**AIM:** Reproduce exactly the lines from the line with "obj.matrix_world = world" through the line with "obj.data.transform(world)", both included, and no other lines.

**GIVEN MATERIAL:**
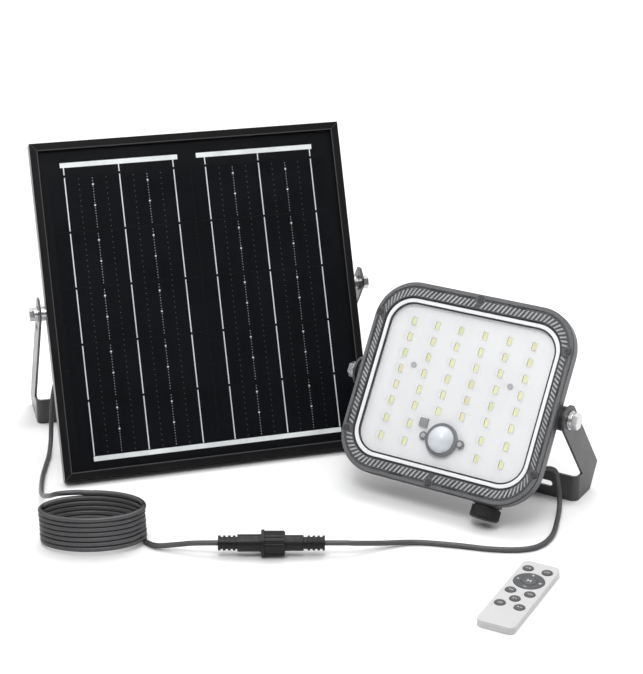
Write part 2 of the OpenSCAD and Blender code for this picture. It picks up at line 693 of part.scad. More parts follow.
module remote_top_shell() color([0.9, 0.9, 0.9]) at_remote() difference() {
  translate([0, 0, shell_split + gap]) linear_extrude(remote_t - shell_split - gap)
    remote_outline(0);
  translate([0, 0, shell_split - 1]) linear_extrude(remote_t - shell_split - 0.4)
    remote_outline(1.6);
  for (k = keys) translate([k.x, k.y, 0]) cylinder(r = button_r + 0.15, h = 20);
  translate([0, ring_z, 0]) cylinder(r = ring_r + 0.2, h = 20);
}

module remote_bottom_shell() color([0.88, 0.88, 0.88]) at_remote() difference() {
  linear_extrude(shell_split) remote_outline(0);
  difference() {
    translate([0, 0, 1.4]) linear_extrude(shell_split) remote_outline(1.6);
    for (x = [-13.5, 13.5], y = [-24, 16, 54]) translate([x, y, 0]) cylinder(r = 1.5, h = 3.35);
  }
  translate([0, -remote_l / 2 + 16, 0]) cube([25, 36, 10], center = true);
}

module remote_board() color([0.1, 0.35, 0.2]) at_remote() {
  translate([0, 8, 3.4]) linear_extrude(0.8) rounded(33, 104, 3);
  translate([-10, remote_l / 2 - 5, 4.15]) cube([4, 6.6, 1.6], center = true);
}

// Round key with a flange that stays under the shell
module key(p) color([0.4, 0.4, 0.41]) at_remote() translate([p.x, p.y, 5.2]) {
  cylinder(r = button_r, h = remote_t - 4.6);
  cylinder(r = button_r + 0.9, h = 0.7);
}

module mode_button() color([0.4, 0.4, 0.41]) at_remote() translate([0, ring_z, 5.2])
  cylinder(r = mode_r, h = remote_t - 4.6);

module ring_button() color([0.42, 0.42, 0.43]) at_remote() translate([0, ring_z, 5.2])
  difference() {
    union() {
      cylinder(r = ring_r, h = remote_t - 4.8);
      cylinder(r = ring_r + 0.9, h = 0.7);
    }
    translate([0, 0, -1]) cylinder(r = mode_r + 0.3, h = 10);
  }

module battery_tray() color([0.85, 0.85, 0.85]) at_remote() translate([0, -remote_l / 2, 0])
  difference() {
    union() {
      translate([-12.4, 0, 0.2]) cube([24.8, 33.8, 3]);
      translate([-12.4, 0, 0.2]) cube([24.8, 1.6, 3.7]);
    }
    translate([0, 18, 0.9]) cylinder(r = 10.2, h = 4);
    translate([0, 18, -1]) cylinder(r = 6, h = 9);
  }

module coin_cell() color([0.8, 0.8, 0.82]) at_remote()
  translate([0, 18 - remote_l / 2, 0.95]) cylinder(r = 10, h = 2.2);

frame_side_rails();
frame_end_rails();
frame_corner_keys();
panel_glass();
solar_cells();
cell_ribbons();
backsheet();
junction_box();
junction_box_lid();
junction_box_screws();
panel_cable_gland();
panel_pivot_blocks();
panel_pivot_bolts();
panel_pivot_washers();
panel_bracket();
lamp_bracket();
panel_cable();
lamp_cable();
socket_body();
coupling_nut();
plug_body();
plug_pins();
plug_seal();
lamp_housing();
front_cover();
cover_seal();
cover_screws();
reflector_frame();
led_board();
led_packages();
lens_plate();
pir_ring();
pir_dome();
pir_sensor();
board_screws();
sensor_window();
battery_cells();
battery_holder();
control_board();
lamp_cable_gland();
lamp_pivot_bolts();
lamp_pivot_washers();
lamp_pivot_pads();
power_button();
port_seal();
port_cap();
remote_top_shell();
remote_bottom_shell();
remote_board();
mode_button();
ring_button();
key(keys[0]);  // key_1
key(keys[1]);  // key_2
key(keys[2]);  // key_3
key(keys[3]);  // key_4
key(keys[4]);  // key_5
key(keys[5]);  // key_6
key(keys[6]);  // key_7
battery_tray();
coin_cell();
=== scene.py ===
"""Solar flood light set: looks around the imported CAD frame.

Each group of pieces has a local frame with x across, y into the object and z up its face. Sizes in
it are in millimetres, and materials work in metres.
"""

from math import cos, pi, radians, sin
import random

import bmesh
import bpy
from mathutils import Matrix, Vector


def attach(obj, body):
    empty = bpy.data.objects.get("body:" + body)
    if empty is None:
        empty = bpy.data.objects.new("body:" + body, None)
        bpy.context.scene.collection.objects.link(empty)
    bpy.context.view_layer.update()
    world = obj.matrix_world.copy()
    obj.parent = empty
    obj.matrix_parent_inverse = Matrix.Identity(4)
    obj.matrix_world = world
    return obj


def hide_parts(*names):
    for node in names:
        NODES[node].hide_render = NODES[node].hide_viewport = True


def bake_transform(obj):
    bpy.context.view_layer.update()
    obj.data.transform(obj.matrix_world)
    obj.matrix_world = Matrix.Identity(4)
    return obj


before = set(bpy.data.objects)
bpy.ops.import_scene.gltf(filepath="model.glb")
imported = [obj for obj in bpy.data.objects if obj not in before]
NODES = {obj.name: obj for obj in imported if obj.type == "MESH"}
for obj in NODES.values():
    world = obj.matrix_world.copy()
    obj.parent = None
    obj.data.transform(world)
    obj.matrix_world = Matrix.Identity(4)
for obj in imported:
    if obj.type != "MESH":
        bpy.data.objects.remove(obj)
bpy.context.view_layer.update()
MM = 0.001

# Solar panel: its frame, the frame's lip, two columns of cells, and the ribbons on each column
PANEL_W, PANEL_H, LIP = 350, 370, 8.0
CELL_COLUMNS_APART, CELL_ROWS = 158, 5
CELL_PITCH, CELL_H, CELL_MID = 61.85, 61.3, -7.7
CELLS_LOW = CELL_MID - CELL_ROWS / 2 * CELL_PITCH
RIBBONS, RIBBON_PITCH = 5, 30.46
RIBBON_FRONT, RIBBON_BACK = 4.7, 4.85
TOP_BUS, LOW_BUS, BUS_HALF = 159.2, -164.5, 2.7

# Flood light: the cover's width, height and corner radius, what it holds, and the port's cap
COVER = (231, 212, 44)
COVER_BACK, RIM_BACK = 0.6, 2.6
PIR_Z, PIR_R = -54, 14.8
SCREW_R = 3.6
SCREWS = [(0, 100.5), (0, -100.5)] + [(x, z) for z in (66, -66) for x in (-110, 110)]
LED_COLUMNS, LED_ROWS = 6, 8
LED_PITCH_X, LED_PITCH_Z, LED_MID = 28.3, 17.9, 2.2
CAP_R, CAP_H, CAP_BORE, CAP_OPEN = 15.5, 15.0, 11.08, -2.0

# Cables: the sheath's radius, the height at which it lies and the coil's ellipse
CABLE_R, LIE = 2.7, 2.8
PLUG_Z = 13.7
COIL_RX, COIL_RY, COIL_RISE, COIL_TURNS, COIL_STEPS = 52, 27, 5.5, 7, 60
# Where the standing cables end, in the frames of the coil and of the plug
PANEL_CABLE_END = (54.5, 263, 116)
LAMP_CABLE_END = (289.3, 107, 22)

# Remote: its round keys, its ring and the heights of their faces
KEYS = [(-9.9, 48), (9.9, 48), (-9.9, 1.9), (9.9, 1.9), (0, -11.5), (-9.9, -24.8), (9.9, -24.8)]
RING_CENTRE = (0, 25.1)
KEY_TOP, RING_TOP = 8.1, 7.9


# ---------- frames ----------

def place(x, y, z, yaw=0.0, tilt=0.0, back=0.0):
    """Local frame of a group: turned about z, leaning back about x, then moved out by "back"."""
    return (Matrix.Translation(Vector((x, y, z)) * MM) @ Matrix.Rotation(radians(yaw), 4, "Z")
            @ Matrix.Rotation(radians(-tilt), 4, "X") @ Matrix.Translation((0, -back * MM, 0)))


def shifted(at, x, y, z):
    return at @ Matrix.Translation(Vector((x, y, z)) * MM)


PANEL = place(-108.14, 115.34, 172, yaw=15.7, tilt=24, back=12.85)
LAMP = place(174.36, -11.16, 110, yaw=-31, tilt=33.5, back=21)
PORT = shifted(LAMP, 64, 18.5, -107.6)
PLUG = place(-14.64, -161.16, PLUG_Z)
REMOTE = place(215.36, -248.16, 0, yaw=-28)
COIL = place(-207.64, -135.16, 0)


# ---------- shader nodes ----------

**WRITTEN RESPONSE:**
    obj.matrix_world = world
    return obj


def hide_parts(*names):
    for node in names:
        NODES[node].hide_render = NODES[node].hide_viewport = True


def bake_transform(obj):
    bpy.context.view_layer.update()
    obj.data.transform(obj.matrix_world)
    obj.matrix_world = Matrix.Identity(4)
    return obj


before = set(bpy.data.objects)
bpy.ops.import_scene.gltf(filepath="model.glb")
imported = [obj for obj in bpy.data.objects if obj not in before]
NODES = {obj.name: obj for obj in imported if obj.type == "MESH"}
for obj in NODES.values():
    world = obj.matrix_world.copy()
    obj.parent = None
    obj.data.transform(world)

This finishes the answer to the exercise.